By the time he retired, he and his wife, a Radcliffe-educated art historian with literary interests, had amassed a library of more than 12,000 primary and secondary sources on crime as well as works of literature based on true crime incidents. Albert Borowitz also has written a number of true crime essays, articles and books (both fiction and nonfiction), some with his wife (who died in 2012). He received the 1981 Cleveland Arts Prize for Literature.

In 1988, the Borowitzes were looking for a permanent home for their collection when Albert Borowitz met Dean Keller at a dinner hosted by a mutual friend. At the time, Keller was associate director of Kent State University Libraries and founding curator of the Department of Special Collections. He invited Albert Borowitz to the Kent Campus, and the following year, the Borowitzes began donating their true crime and sheet music collections to the Kent State University Library.

Since then, the collections have continued to grow through acquisition and donation. Today, the Borowitz Collection is an international source for crime historians, film documentarians, museum curators, novelists, antiquarian book dealers and producers of some of those “binge-worthy” programs.

In his personal time, Borowitz studied true crime incidents and their influence on the arts, literature, culture and society.
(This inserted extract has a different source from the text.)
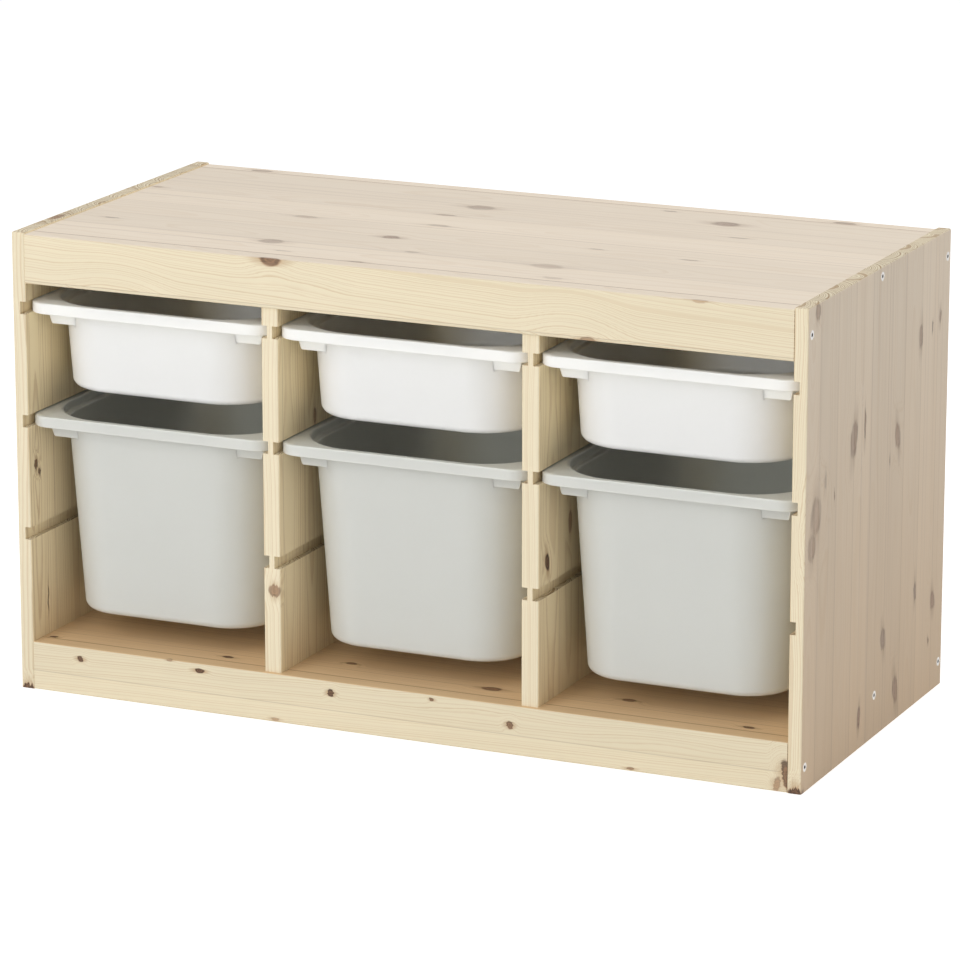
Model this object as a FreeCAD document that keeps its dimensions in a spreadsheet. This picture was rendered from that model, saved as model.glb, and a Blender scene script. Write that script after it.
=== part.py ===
"""Pine storage frame with three bays and six moulded bins that slide in side grooves.

Origin at the middle of the footprint on the floor. X runs along the frame, the open
front faces -Y and Z is up. All sizes are millimetres.
"""
import FreeCAD
import Part
import Sketcher
import math
import os
import re
from FreeCAD import Vector

SIZES = {
    # frame, outer size and boards
    "frame_width": 930,
    "frame_depth": 440,
    "frame_height": 520,
    "side_thickness": 16,
    "divider_thickness": 20,
    "divider_setback": 5,        # front edge of a divider behind the rails' front face
    "rail_height": 55,
    "rail_thickness": 20,
    "panel_thickness": 16,
    "top_step": 2,               # side panels stand this much above the top board
    "edge_round": 2,
    # grooves that carry the bins
    "groove_count": 3,
    "groove_height": 14,
    "groove_depth": 7,
    "groove_pitch": 128,
    "top_groove_drop": 84.5,     # top of the frame to the middle of the first groove
    "groove_stop": 12,           # wood left behind the closed end of a groove
    # tongue of the boards in the rails
    "tongue_thickness": 6,
    "tongue_length": 6,
    "tongue_clearance": 0.2,
    # wooden dowels
    "dowel_diameter": 8,
    "dowel_length": 30,
    "dowel_bite": 10,            # length of a dowel in the thinner board
    "dowel_clearance": 0.5,      # room past each end of a dowel
    "dowel_offset": 17,          # dowel below the screw in a rail's end
    "divider_dowel_inset": 100,  # dowel from the front and back faces of the frame
    # one-piece furniture screws
    "screw_head": 10,
    "screw_shoulder": 7,
    "screw_thread": 5,
    "screw_length": 50,
    "screw_clearance": 0.1,
    "head_cone": 3,              # depth of the tapered head
    "socket_width": 4,
    "socket_depth": 2.6,
    # bins, shared rim and walls
    "rim_side_gap": 1,
    "rim_seat_gap": 0.3,
    "rim_stop_gap": 1,
    "rim_length": 420,
    "rim_height": 12.2,
    "rim_corner": 26,
    "rim_plate": 2.5,
    "rim_round": 1.5,
    "lip_wall": 2.2,
    "mouth_side": 12,            # rim's outer edge to the mouth, along X
    "mouth_end": 8,              # the same, along Y
    "mouth_corner": 74,
    "shoulder_depth": 11.5,
    "body_side": 16.6,           # rim's outer edge to the body's wall, along X
    "body_end": 12.9,            # the same, along Y
    "body_corner": 69.5,
    "wall_slope": 0.07,          # draft, mm inwards for each mm down
    "bin_wall": 2.5,
    "bottom_round": 8,
    "stack_gap": 28,             # rim of a deep bin to the shallow bin above it
    "floor_gap": 30,             # bottom board to the deep bin above it
    # webs that hang under the rim's corners
    "web_setback": 22,           # web behind the rim's front edge
    "web_thickness": 3,
    "web_side": 14,              # web's outer end from the rim's side edge, at the top
    "web_taper": 6.5,            # outer end leans in by this much at the bottom
    "web_reach": 56,             # inner end, inside the body's wall
    "web_drop": 27.5,            # rim's top to the web's lower edge
    "web_nose": 2.5,
    "web_root": 4,
}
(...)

“I am fond of saying that even if you think you aren’t interested in true crime, the Borowitz Collection will make you a convert,” Gilgenbach wrote in the collection’s 25th anniversary exhibition catalog. “There’s truly something for everyone in this collection, and I know it will offer countless researchers material to discover and explore for generations to come.”
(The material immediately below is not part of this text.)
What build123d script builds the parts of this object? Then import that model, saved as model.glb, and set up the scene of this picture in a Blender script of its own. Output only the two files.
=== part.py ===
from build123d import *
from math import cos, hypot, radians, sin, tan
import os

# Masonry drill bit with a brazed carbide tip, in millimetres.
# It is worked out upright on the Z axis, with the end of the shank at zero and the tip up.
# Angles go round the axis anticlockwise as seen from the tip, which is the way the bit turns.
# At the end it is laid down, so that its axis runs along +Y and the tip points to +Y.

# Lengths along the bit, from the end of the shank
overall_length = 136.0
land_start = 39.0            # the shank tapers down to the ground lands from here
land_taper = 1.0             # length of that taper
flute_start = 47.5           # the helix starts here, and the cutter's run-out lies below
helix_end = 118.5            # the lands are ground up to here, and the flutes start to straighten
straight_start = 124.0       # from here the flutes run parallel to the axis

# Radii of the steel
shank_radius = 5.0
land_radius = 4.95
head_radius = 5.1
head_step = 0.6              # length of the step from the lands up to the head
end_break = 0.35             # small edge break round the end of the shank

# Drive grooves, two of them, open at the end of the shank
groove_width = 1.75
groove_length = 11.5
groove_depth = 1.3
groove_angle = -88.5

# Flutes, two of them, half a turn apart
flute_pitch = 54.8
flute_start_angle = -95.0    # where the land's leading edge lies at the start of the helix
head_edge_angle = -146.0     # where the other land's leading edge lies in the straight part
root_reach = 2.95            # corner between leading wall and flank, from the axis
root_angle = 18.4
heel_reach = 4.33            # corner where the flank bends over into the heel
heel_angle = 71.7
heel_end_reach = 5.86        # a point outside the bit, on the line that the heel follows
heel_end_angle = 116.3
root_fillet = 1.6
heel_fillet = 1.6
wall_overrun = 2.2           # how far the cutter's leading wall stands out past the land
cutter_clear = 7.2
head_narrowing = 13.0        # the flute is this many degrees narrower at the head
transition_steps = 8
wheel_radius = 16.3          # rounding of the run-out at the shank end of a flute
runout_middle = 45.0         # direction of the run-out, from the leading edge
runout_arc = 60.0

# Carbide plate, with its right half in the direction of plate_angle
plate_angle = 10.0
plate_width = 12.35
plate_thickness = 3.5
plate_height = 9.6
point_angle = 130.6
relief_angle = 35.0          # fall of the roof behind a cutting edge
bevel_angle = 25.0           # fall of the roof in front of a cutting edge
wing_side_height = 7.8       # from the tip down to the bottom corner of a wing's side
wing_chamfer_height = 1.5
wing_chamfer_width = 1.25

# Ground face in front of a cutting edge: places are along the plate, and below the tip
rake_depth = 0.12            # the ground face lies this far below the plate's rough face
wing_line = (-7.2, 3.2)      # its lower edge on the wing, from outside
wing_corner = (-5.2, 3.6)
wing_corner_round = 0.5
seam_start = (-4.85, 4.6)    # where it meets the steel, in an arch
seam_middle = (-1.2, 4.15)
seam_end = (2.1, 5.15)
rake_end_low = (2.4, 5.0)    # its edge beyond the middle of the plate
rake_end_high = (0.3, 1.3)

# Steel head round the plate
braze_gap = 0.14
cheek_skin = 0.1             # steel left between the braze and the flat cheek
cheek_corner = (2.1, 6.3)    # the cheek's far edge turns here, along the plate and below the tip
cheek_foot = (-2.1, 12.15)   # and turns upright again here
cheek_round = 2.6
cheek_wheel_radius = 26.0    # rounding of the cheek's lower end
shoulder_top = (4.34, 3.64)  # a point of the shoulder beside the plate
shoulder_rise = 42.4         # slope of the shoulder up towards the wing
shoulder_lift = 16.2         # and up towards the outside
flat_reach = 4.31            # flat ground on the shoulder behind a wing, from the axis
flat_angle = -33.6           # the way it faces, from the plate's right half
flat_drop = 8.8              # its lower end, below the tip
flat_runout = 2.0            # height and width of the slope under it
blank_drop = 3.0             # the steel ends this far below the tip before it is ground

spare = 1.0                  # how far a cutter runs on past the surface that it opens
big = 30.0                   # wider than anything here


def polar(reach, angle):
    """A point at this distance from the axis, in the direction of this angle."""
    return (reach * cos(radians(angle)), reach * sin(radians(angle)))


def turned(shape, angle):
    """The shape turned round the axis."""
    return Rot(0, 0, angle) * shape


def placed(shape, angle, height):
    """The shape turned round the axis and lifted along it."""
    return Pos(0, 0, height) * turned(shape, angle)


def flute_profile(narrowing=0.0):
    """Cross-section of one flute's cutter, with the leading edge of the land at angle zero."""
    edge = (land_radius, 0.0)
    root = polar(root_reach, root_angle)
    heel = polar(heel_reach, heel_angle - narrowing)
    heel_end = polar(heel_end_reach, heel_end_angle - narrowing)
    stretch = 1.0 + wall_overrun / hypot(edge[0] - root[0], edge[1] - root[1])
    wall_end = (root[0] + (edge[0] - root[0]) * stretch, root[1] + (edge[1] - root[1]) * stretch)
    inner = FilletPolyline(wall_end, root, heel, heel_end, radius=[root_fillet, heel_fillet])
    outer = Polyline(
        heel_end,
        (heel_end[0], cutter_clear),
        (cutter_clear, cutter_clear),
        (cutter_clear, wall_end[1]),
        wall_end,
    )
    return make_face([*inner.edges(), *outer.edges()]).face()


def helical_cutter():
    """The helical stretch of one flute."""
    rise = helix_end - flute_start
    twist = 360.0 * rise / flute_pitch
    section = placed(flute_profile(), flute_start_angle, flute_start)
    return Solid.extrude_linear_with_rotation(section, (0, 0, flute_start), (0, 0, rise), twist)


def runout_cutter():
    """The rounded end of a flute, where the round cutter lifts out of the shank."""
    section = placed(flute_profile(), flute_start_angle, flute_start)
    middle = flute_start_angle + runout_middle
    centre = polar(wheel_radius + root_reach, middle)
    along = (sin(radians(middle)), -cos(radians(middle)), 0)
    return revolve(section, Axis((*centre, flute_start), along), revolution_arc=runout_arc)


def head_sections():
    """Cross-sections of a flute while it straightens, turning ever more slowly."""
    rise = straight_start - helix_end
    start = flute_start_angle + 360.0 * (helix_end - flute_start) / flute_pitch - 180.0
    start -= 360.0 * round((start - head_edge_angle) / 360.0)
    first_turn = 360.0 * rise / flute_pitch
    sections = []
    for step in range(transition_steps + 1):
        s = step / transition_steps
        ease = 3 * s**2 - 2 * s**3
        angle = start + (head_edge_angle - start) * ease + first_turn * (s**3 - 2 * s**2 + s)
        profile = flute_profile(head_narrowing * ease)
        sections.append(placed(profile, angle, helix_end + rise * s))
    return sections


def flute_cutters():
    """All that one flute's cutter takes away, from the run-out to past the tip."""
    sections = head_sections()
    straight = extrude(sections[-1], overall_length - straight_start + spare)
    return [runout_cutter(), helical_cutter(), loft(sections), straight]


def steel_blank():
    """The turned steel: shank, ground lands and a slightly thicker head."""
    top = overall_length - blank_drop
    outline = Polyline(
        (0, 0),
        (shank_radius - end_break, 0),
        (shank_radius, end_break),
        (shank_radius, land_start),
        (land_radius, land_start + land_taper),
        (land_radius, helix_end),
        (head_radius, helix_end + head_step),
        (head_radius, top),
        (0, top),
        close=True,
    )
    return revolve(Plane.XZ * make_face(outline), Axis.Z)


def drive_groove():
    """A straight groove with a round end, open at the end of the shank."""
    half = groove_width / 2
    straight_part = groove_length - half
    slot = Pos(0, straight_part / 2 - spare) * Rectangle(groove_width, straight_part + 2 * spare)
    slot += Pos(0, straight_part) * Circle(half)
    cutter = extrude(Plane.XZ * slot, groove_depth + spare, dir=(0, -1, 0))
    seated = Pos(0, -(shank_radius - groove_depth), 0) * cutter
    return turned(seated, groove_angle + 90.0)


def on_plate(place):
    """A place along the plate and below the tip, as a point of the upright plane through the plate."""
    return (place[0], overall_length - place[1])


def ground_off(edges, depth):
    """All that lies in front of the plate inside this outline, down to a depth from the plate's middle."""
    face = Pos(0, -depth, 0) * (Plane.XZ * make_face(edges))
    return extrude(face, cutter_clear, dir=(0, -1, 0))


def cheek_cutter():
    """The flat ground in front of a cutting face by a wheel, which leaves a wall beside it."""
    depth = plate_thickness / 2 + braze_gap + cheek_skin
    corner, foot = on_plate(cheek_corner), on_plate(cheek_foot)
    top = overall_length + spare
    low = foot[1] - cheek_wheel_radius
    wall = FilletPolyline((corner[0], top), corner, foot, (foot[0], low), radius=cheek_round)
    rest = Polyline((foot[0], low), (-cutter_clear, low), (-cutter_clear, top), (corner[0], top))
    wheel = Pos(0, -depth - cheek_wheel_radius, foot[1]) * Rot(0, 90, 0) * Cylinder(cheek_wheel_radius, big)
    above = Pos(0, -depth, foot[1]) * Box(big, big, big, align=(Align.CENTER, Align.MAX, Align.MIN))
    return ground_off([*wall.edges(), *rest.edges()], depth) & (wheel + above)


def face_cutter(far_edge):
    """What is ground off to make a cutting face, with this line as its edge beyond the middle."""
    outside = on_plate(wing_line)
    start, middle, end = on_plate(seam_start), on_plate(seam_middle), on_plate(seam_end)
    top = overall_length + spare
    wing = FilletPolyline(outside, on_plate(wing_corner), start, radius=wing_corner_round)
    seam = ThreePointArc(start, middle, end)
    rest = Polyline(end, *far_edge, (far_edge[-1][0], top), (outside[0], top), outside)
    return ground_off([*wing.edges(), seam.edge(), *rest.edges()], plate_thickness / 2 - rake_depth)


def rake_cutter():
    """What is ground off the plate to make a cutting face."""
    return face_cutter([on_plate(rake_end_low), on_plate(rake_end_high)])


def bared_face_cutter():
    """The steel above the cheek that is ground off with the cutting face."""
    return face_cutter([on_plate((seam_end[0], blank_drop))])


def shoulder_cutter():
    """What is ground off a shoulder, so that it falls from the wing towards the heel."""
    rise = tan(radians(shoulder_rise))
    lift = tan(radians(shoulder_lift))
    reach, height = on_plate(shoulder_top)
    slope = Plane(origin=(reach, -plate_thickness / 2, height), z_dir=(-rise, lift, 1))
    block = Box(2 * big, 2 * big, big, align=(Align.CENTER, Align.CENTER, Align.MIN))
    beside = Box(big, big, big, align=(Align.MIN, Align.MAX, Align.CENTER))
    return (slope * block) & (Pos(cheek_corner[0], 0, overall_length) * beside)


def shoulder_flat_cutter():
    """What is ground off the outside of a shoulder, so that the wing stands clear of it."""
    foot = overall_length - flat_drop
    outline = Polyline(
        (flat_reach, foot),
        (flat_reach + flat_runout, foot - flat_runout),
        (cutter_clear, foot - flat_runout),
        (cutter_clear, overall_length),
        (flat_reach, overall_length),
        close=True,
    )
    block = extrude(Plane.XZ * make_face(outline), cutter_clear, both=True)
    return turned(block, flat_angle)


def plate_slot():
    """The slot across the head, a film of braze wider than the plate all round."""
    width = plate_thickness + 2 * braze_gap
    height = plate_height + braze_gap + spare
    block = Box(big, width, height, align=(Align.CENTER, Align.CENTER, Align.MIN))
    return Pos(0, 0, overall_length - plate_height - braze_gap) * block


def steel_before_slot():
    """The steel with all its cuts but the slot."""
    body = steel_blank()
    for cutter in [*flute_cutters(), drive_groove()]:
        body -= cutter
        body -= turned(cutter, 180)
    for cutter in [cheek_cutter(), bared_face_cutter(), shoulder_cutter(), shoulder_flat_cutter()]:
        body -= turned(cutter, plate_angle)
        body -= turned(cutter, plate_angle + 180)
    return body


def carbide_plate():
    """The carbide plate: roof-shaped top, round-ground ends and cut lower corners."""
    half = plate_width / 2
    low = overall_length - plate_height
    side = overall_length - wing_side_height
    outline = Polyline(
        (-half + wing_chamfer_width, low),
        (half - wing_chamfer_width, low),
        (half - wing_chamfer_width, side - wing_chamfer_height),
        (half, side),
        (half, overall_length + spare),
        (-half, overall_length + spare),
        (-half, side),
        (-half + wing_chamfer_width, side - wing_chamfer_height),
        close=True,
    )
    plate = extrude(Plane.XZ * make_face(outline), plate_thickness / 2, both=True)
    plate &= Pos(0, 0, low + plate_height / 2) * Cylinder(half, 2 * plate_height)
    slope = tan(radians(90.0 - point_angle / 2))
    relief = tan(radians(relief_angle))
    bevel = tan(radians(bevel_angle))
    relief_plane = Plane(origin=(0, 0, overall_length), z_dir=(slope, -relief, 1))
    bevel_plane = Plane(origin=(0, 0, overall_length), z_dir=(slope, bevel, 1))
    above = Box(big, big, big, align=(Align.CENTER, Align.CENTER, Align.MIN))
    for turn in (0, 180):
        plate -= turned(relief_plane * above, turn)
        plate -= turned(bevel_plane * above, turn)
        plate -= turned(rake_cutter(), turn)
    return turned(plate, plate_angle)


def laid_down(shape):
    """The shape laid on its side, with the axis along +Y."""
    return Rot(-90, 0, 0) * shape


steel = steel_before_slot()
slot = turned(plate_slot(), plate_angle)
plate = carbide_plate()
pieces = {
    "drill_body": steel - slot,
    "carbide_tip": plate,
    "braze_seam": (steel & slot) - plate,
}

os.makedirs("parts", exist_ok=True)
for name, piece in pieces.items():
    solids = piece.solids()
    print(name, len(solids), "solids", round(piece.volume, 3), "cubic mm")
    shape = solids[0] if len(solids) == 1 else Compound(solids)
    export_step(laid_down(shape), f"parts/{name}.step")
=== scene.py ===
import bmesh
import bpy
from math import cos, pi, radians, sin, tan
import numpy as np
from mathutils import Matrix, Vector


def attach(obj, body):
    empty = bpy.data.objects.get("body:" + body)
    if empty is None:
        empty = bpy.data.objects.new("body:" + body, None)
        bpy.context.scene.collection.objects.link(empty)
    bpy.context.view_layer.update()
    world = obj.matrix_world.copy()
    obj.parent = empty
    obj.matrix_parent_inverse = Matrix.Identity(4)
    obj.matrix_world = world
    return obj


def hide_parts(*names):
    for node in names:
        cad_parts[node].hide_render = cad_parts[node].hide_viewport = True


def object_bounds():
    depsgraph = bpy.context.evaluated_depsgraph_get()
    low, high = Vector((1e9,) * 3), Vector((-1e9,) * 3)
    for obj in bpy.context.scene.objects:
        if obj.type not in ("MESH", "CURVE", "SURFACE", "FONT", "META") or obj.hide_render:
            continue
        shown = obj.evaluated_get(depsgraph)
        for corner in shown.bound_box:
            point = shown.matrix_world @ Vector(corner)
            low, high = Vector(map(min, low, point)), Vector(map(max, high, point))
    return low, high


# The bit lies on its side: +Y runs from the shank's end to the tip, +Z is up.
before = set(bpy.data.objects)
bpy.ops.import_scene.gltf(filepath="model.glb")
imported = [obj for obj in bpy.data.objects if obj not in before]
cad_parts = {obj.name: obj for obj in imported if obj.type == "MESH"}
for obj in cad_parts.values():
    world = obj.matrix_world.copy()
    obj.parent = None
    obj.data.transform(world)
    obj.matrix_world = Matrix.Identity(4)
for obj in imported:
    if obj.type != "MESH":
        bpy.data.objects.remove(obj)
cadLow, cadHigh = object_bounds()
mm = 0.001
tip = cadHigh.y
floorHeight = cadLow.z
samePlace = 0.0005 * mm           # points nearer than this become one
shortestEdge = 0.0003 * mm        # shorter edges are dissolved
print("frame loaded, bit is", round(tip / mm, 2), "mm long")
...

Special Collections and Archives is creating a digital archive of some of the material from the Borowitz Collection. In-person research with the collection is available by appointment. To schedule a visit, call 330-672-2270 or email specialcollections@kent.edu.


Selections From the Borowitz Collection

The Borowitz Collection includes Staffordshire pottery pieces (named for the region where they were produced) that feature crimes and criminals. During the Victorian Era, these kinds of portrait figurines became popular, as did souvenir ceramic plates and commemorative bronze medallions, including those related to true crime incidents.
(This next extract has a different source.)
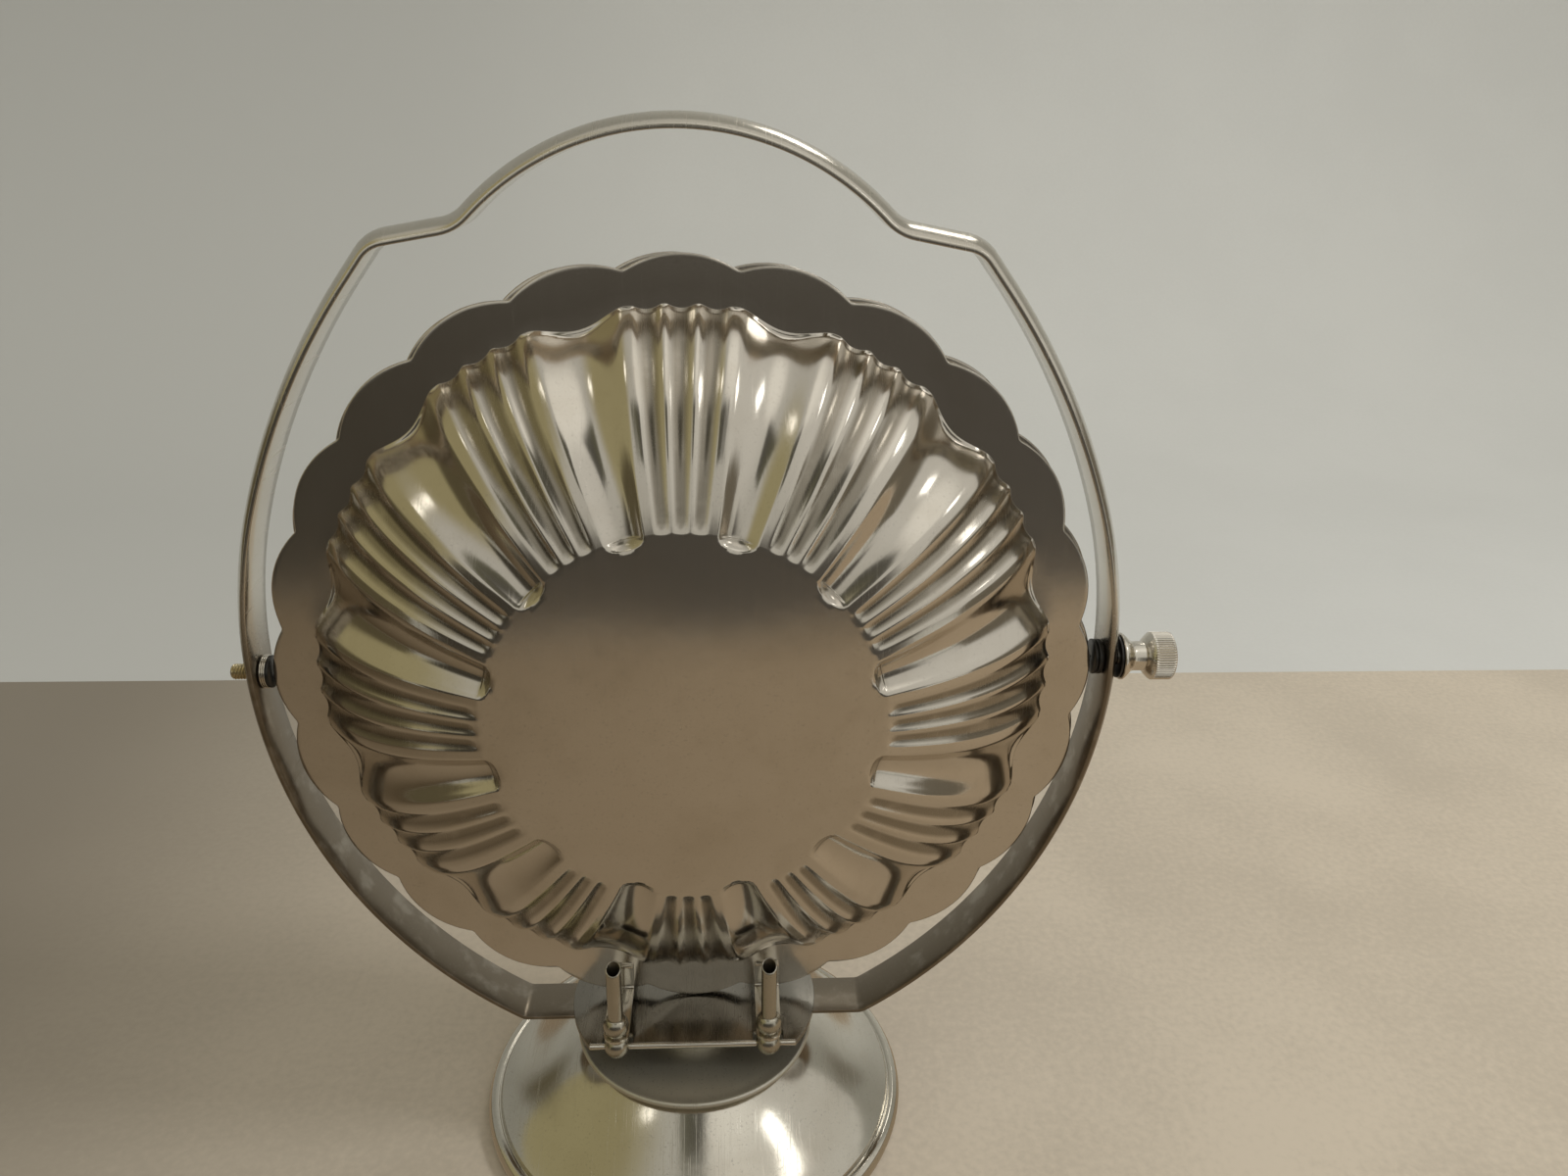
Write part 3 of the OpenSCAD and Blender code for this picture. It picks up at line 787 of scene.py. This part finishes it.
def make_bracket(node):
    """A folded strip: a round-ended shelf under the arm, then a leg up the dish's rim flange."""
    low, high = box_mm(node)
    half, x_mid = (high.x - low.x) / 2, (high.x + low.x) / 2
    outward = -1 if low.y + high.y < 0 else 1
    tip = low.y if outward < 0 else high.y
    line = bracket_line(half, high.y - low.y, high.z - low.z)
    along = np.gradient(line, axis=0)
    along /= np.linalg.norm(along, axis=1)[:, None]
    normals = np.stack([-along[:, 1], along[:, 0]], 1)
    widths = [math.sqrt(max(0.05, half ** 2 - (half - min(s, half)) ** 2)) for s, _ in line]
    for k, narrow in zip((-2, -1), LEG_CORNERS):
        widths[k] -= narrow

    points = []
    mid_t = BRACKET_T / 2
    for (s, z), (ns, nz), w in zip(line, normals, widths):
        section = [(-w, -mid_t), (w, -mid_t), (w, mid_t), (-w, mid_t)]
        for across, up in rounded(section, BRACKET_ROUND, steps=2):
            points.append((x_mid + across, tip - outward * (s + ns * up), low.z + z + nz * up))
    columns = len(points) // len(line)
    faces = grid_faces(len(line), columns)
    faces.append(list(range(columns))[::-1])
    faces.append(list(range(len(points) - columns, len(points))))
    finish_piece(new_object(node, points, faces), node, STAND_METAL)


def make_arms():
    """The two arms of each dish, with their knuckles, collars and brackets."""
    for dish in ("front", "back"):
        for side in ("l", "r"):
            make_bead(f"{dish}_knuckle_{side}", KNUCKLE_WIDEST)
            make_bead(f"{dish}_collar_{side}")
            make_arm(f"{dish}_arm_{side}")
            make_bracket(f"{dish}_bracket_{side}")


# ---------- side screws ----------

BOLT_BORE = 2.02
SHANK_BORE = 2.3
SHANK_R = 2.0
NECK_R = 3.7             # of the thumb screw, between its flange and its knob
THREAD_PITCH = 0.7
THREAD_DEPTH = 0.28
KNURLS = 56
KNURL_DEPTH = 0.36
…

The Murder of Thomas Smith by William Collier

The Murder of Thomas Smith by William Collier, undated. In 1866, William Collier was caught poaching on Thomas Smith’s land. During the confrontation, Collier shot Smith and, before the year was out, he was hanged for the crime. His was the last public hanging in the county of Staffordshire.

 

 

Maria and Frederick Manning

Maria and Frederick Manning, circa 1849. In 1849, Maria Manning and her husband Frederick murdered Maria’s lover, Patrick O’Connor, in the Bermondsey district of South London. In his novel Bleak House, Charles Dickens—who had witnessed the public hanging of Manning and her husband in 1849—based the book’s murderess, Mademoiselle Hortense, on Maria Manning.

 

 

Vices et Virtus (Vices and Virtues) Series. Souvenir plate

Vices et Virtus (Vices and Virtues) Series. Souvenir plate, undated. Lithographed ceramic plate showing a burglar entering a woman’s bedroom: “Si elle se réveillait! . . . ma foi tant pis pour elle.” (“If she were to awake! My God, so much the worse for her.”)

 

 

Jean-Paul Marat and Charlotte Corday

Jean-Paul Marat and Charlotte Corday. Bronze portrait plaques, undated. The Corday portrait is by Elshoect (Jean-Jacques-Marie-Carl Vital). Marat was a political theorist, scientist, physician and journalist who became a hero of the French Revolution advocating for basic human rights for the poorest members of society. He was murdered by Charlotte Corday, who sympathized with one of Marat’s royalist opponents. Marat was hailed as a martyr in the revolutionary cause.